Additionally, satellites and the internet helped in transmitting footage of Israeli crimes to a larger-scale world wide, more than the traditional television did.

Social media networks, alternative media outlets and international solidarity popular movements have considerably contributed to spreading the truth about the nature of the conflict in West Asia, specifically in occupied Palestine, as well.

The International Peoples’ Assembly (IPA), its partners and media platforms represent an effective model for such international socialist and labor movements, whose objective is to unite the struggle of the peoples all over the world against imperialism, capitalism and fascism, with an immense focus on the struggle of the Palestinian people.

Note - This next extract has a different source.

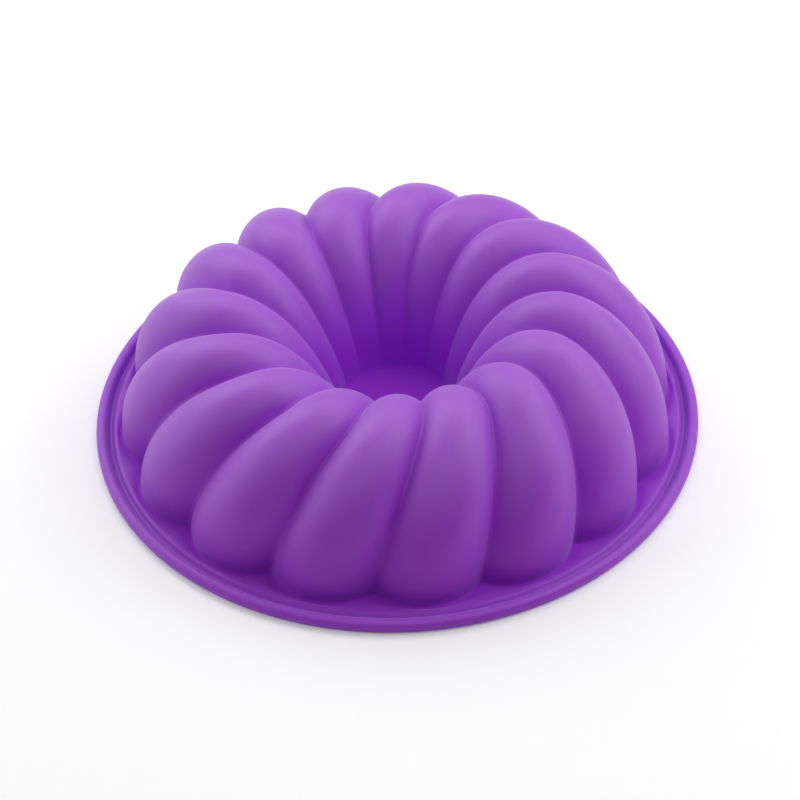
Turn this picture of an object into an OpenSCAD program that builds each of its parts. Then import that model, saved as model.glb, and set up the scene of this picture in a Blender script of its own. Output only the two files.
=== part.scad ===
// Silicone kugelhopf mould, turned rim down as it cools or dries.
// One moulding: sixteen swirled lobes round a central well, a flat flange and a rounded rim bead.
// The wall is one closed skin. It is lofted through rings of points that start at the middle of the
// well's floor, climb the well, cross the crown, come down to the flange, pass round the rim bead
// and go back along the inside.
// Millimetres, +Z up, origin at the centre of the rim on the surface that the rim lies on.

/* [Rim and flange] */
// Diameter over the rim bead
rim_d = 250; // [246:1:280]
// Height of the rim bead
bead_h = 5.3; // [4.6:0.1:7]
// Width of the rim bead
bead_w = 5; // [3.6:0.2:6]
// Thickness of the flange between the lobes and the bead
flange_t = 2.5; // [1.8:0.1:3]
// Distance from the bead to the middle of the soft ridge on the flange
ridge_gap = 3.4; // [2.6:0.1:4]
// Height of the ridge above the flange
ridge_h = 0.9; // [0.3:0.1:1.4]
// Depth of the groove between the ridge and the bead
groove_depth = 0.4; // [0.2:0.1:1]
// Radius under the outside of the bead
bead_foot = 2; // [0.8:0.1:2]

/* [Body] */
// Height over the crown
height = 60.4; // [50:0.1:75]
// Diameter over the crests of the lobes at the flange
foot_d = 228; // [215:1:229]
// Diameter of the circle that the crown follows
crown_d = 136.4; // [128:0.2:144]
// How high the outside wall climbs before it bends, as a share of the shoulder's height
shoulder_rise = 0.57; // [0.45:0.01:0.7]
// How far the crown keeps level on its outer side, as a share of the shoulder's width
crown_reach = 0.49; // [0.4:0.01:0.6]
// Radius of the fillet between the lobes and the flange
foot_fillet = 0.9; // [0.6:0.1:2]

/* [Well] */
// Diameter of the central well at the foot of its wall
well_d = 49; // [43:0.5:53]
// Height of the well's closed floor
floor_z = 3; // [2.6:0.1:6]
// Radius of the fillet round the well's floor
floor_fillet = 4; // [3:0.5:6]
// How high the wall of the well climbs before it flares, as a share of the well's height
throat_rise = 0.06; // [0.02:0.01:0.3]

/* [Lobes] */
// Number of lobes
lobes = 16; // [14:1:17]
// Bulge of a lobe as a share of its width, at the flange
foot_bulge = 0.18; // [0.1:0.01:0.22]
// Bulge on the outside shoulder
shoulder_bulge = 0.22; // [0.12:0.01:0.28]
// Bulge on the crown
crown_bulge = 0.3; // [0.2:0.01:0.34]
// Bulge in the throat of the well
throat_bulge = 0.17; // [0.1:0.01:0.34]
// Bulge at the floor of the well
floor_bulge = 0.05; // [0.03:0.01:0.14]

/* [Swirl] */
// Direction of the front lobe in the throat of the well, degrees from +X
front_lobe_angle = -88; // [-100:0.1:-80]
// Turn of the lobes from the throat to the crown
crown_turn = 5.2; // [0:0.1:7]
// Turn of the lobes from the crown to the outside shoulder
shoulder_turn = 7.9; // [0:0.1:10]
// Turn of the lobes from the shoulder to the flange
foot_turn = 6.2; // [0:0.1:9]

/* [Wall] */
// Thickness of the silicone wall
wall = 2; // [1.4:0.1:2.4]
// Radius on the inside edge of the mouth
mouth_round = 1.2; // [0.6:0.1:1.6]

/* [Hidden] */

silicone = [0.50, 0.25, 0.68];

// Points across one lobe, and round the whole ring
lobe_steps = 8;
ring_steps = lobes * lobe_steps;
// Rings up the shoulder and down the well, and how much further apart they stand at the well's foot
shoulder_rings = 7;
well_rings = 7;
well_spread = 0.18;
// Sharpness of the valleys: the higher, the tighter their rounding
valley_sharpness = 40;
// How much closer the points stand at the valleys than on the crests
valley_crowding = 0.25;
// Angles at which rings stand on the bead, from its inner side over the top, and on a small fillet
bead_angles = [150, 100, 50, 0];
fillet_angles = [45, 90];
floor_angles = [0, 45];
// Where the ridge's outer slope flattens, as shares of its distance from the bead and of its height
slope_gap_share = 0.5;
slope_height_share = 0.2;
// Part of a full turn that one step round the ring takes
step_angle = 360 / ring_steps;
// Small step along the crest line, for the slope of the lobes
reach = 0.004;

rim_r = rim_d / 2;
foot_r = foot_d / 2;
crown_r = crown_d / 2;
well_r = well_d / 2;
well_foot_z = floor_z + floor_fillet;
foot_z = flange_t + foot_fillet;

// Value at place t, from 0 to 1, on a smooth curve through evenly spaced stations
function through(stations, t) =
    let (
        last = len(stations) - 1,
        i = min(floor(t * last), last - 1),
        f = t * last - i,
        before = stations[max(i - 1, 0)],
        from = stations[i],
        to = stations[i + 1],
        after = stations[min(i + 2, last)]
    )
    from + f / 2 * (to - before
        + f * (2 * before - 5 * from + 4 * to - after
        + f * (3 * from - before - 3 * to + after)));

// Place t runs from 0 at the flange over 0.5 at the crown to 1 at the floor of the well
places = concat(
    [for (k = [0:shoulder_rings]) 0.5 * k / shoulder_rings],
    [for (k = [1:well_rings])
        let (u = k / well_rings)
        0.5 + 0.5 * u * (1 - well_spread * (1 - pow(u, 3)))]
);
last_place = len(places) - 1;
bulges = [foot_bulge, shoulder_bulge, crown_bulge, throat_bulge, floor_bulge];
turns = [crown_turn + shoulder_turn + foot_turn, crown_turn + shoulder_turn, crown_turn, 0, 0];

function bulge(t) = through(bulges, t);
function swirl(t) = front_lobe_angle - through(turns, t);

// Smooth curve from p[0] to p[3] that leaves towards p[1] and arrives from p[2], and its direction
function curve(p, s) =
    pow(1 - s, 3) * p[0] + 3 * pow(1 - s, 2) * s * p[1] + 3 * (1 - s) * s * s * p[2] + pow(s, 3) * p[3];
function curve_slope(p, s) =
    pow(1 - s, 2) * (p[1] - p[0]) + 2 * (1 - s) * s * (p[2] - p[1]) + s * s * (p[3] - p[2]);

// Crest line of a lobe as [radius, height]: one curve up the shoulder and one up the well. The crown
// keeps level further on the outer side than on the inner by as much as gives it one curvature.
shoulder_bend = (1 - shoulder_rise) * (height - foot_z);
well_bend = (1 - throat_rise) * (height - well_foot_z);
outer_reach = crown_reach * (foot_r - crown_r);
inner_reach = outer_reach * sqrt(well_bend / shoulder_bend);
crown = [crown_r, height];
shoulder = [[foot_r, foot_z], [foot_r, height - shoulder_bend], crown + [outer_reach, 0], crown];
well = [[well_r, well_foot_z], [well_r, height - well_bend], crown - [inner_reach, 0], crown];
function crest(t) = t < 0.5 ? curve(shoulder, 2 * t) : curve(well, 2 * (1 - t));

// Outward direction of the crest line, square to it
function crest_normal(t) =
    let (along = t < 0.5 ? curve_slope(shoulder, 2 * t) : -curve_slope(well, 2 * (1 - t)))
    [along[1], -along[0]] / norm(along);

// Places of the points across a lobe, from -1 to 1, closer together towards the valleys
function across(k) =
    let (v = 2 * k / lobe_steps - 1)
    v * (1 + valley_crowding * (1 - v * v));

// Depth below the crest at place u across a lobe: a round arc with a rounded valley at each side
function lobe_drop(r, share, u) =
    let (
        half = PI * r / lobes,
        rise = 2 * share * half,
        arc_r = (half * half + rise * rise) / (2 * rise),
        eased = u - sign(u) * pow(abs(u), valley_sharpness + 1) / (valley_sharpness + 1)
    )
    arc_r - sqrt(arc_r * arc_r - pow(eased * half, 2));

function polar(r, angle, z) = [r * cos(angle), r * sin(angle), z];
// Direction of point i of a ring that is turned by the given angle
function lobed_angle(i, turn) =
    turn + (floor(i / lobe_steps) + across(i % lobe_steps) / 2) * 360 / lobes;

// Outside surface of the lobes at place t and point i
function lobed_point(t, i) =
    let (
        c = crest(t),
        n = crest_normal(t),
        drop = lobe_drop(c[0], bulge(t), across(i % lobe_steps))
    )
    polar(c[0] - n[0] * drop, lobed_angle(i, swirl(t)), c[1] - n[1] * drop);

// Square to the lobed surface, pointing out of the silicone
function lobed_normal(t, i) =
    let (
        up = lobed_point(min(t + reach, 1), i) - lobed_point(max(t - reach, 0), i),
        round = lobed_point(t, (i + 1) % ring_steps) - lobed_point(t, (i + ring_steps - 1) % ring_steps),
        n = cross(round, up)
    )
    n / norm(n);

// Rings of the lobed surface: the outside, and the inside one wall further in
function outside_ring(t) = [for (i = [0:ring_steps - 1]) lobed_point(t, i)];
function inside_ring(t) =
    [for (i = [0:ring_steps - 1]) lobed_point(t, i) - wall * lobed_normal(t, i)];

// Ring that follows the foot of the lobes, moved out by a distance, at height z
function foot_ring(out, z) =
    [for (i = [0:ring_steps - 1])
        let (
            p = lobed_point(0, i),
            n = lobed_normal(0, i),
            level = [n[0], n[1], 0] / norm([n[0], n[1]])
        )
        [p[0], p[1], z] + out * level];

// Plain ring, with its points turned to face the ring that it joins
function round_ring(r, z, turn) =
    let (start = round((turn - 180 / lobes) / step_angle) * step_angle)
    [for (i = [0:ring_steps - 1]) polar(r, start + i * step_angle, z)];
function rim_ring(p) = round_ring(p[0], p[1], swirl(0));

// Floor of the well: a flat disc with a fillet up to the wall, above and below
floor_r = well_r - floor_fillet;
function floor_rings(thickness) =
    let (bend = floor_fillet + thickness)
    [for (angle = floor_angles)
        let (
            grow = (floor_r + bend * sin(angle)) / well_r,
            z = well_foot_z - bend * cos(angle)
        )
        [for (p = outside_ring(1)) [p[0] * grow, p[1] * grow, z]]];

// Section of the flange and the rim bead as [radius, height], from the lobes outwards and under
bead_inner_r = rim_r - bead_w;
bead_half = bead_w / 2;
function bead_point(angle) =
    [rim_r - bead_half * (1 - cos(angle)), bead_h - bead_half * (1 - sin(angle))];
function bead_foot_point(angle) =
    [rim_r - bead_foot * (1 - cos(angle)), bead_foot * (1 - sin(angle))];
rim_section = concat(
    [
        [bead_inner_r - ridge_gap, flange_t + ridge_h],
        [bead_inner_r - ridge_gap * slope_gap_share, flange_t + ridge_h * slope_height_share],
        [bead_inner_r, flange_t - groove_depth]
    ],
    [for (angle = bead_angles) bead_point(angle)],
    [for (angle = fillet_angles) bead_foot_point(angle)]
);

module mould() {
    // Rings from the top of the floor over the crown and round the rim to the mouth
    outside = concat(
        floor_rings(0),
        [for (k = [last_place:-1:0]) outside_ring(places[k])],
        [for (angle = fillet_angles)
            foot_ring(foot_fillet * (1 - cos(angle)), foot_z - foot_fillet * sin(angle))],
        [for (p = rim_section) rim_ring(p)]
    );
    // Rings from the mouth up the inside of the lobes and down round the well
    inside = concat(
        [foot_ring(mouth_round - wall, 0), foot_ring(-wall, mouth_round)],
        [for (k = [1:last_place]) inside_ring(places[k])]
    );
    under = floor_rings(wall);
    rings = concat(outside, inside, [for (k = [len(under) - 1:-1:0]) under[k]]);

    points = concat(
        [[0, 0, floor_z]],
        [for (ring = rings) for (p = ring) p],
        [[0, 0, floor_z - wall]]
    );
    end = len(points) - 1;
    function at(ring, i) = 1 + ring * ring_steps + i % ring_steps;
    // Two triangles from four corners, split along the shorter diagonal
    function split(a, b, c, d) =
        norm(points[a] - points[c]) <= norm(points[b] - points[d])
        ? [[a, b, c], [a, c, d]]
        : [[a, b, d], [b, c, d]];
    last = len(rings) - 1;
    faces = concat(
        [for (i = [0:ring_steps - 1]) [0, at(0, i + 1), at(0, i)]],
        [for (k = [0:last - 1]) for (i = [0:ring_steps - 1])
            each split(at(k, i), at(k, i + 1), at(k + 1, i + 1), at(k + 1, i))],
        [for (i = [0:ring_steps - 1]) [end, at(last, i), at(last, i + 1)]]
    );
    color(silicone)
        polyhedron(points, faces);
}

mould();
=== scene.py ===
# %% [markdown]
# A silicone kugelhopf mould, turned rim down
#
# The real mould is one skin of coloured silicone, pressed hot between two halves of a tool. Sixteen
# fat lobes swirl round a central well, and a flat flange with a rounded bead goes round the foot.
# This lesson draws half of the skin's section, lets a Geometry Nodes tree turn it into the whole
# mould, gives it the satin look of baking silicone and lights it as a product on a white table.

# %% Load the frame
import math

import bpy
from mathutils import Matrix, Vector


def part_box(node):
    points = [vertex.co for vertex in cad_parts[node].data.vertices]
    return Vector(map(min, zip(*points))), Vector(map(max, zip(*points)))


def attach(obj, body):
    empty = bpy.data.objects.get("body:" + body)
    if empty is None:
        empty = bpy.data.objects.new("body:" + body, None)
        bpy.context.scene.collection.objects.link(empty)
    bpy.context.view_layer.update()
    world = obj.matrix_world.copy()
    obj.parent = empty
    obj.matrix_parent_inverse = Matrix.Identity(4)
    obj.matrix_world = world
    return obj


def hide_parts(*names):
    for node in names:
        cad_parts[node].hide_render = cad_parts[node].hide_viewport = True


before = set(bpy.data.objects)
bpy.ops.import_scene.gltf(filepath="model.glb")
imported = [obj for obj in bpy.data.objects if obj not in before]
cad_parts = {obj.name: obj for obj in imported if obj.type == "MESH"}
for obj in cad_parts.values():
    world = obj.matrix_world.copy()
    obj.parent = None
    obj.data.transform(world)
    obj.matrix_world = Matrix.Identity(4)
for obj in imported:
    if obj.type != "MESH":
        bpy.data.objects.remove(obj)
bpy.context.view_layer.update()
MM = 0.001
low, high = (Vector(corner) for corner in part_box("mould"))
rim_radius = (high.x - low.x) / 2 / MM
crown_height = high.z / MM
print(f"The frame's mould has a rim of {2 * rim_radius:.1f} mm and stands {crown_height:.1f} mm high")

# %% [markdown]
# The section
#
# A moulder's drawing shows the skin cut through the crest of one lobe. It starts in the middle of the
# well's floor, climbs the well, crosses the crown, comes down the outside to the flange, goes round
# the rim bead and returns along the inside. Every point of that line becomes one ring of the mould,
# so the line is all that has to be drawn. The sizes are millimetres.
#
# The two long bends are smooth curves with a handle at each end, as a drawing program has them. One
# climbs the shoulder and one climbs the well, and their handles at the crown are matched so that the
# bend doesn't change suddenly there. A highlight that crosses the crown then has no kink.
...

Moreover, anti-Zionist Jewish groups, like the Jewish Voice for Peace, have helped in highlighting the invalidity and incredibility of Israel’s religious based mythical narratives.

“Because we’re Jews, it’s being done in our name. We have to stand up and yell. It’s not antisemitism to be against Zionism,” Rabbi Yisroel Dovid Weiss from Neturei Karta, an international ultra-Orthodox Jewish anti-Zionist group said.

The “Al-Aqsa Flood Operation” was a game changer

The two-year genocidal aggression on the besieged Gaza Strip, which followed the October 7 attacks, has played a key role in making the Israeli narrative fall apart.

Despite the arduous and costly efforts of Israeli media and corporate media to delineate the attacks as unprovoked assault against Israel, alternative media was able to clarify the underlying reasons that triggered the operation.

The “Al-Aqsa Flood Operation” drew the attention of the entire world to decades of obfuscated struggle of the Palestinian people, during which the international community has remained unmoved by Israel’s appalling crimes.

Although the attacks were condemned by the United Nations Secretary-General António Guterres, he insisted that “they did not happen in a vacuum”.

Israel’s perpetuation of a brutal genocide as a response to the attacks laid bare the brutality of the IOF, which mercilessly massacred over 68,280 Palestinians for allegedly rescuing dozens of Israeli captives held in Gaza.

This atrocity has not only been inflicted on Palestinians, but also on Israeli captives, whose rescue became the excuse of Israel to wage the aggression. Many of these captives were killed by the IOF based on the controversial “Hannibal directive” on the day of the attacks, or during the non-stop indiscriminate airstrikes across the besieged enclave.

The “Al-Aqsa Flood Operation” also showcased the morality of Palestinian resistance fighters, who treated Israeli captives with mercy and humanity vis a-vis the cruelty of the Israeli regime against Palestinian prisoners, including children and women.

Despite pouring billions of dollars into Hasbara, it is clear that Israel has completely lost control over the narrative. Millions of people have participated in protest actions, mobilizations, and social media campaigns in support of the Palestinian people and their struggle for liberation, and can see clearly, past the manipulation, what the zionist project truly is.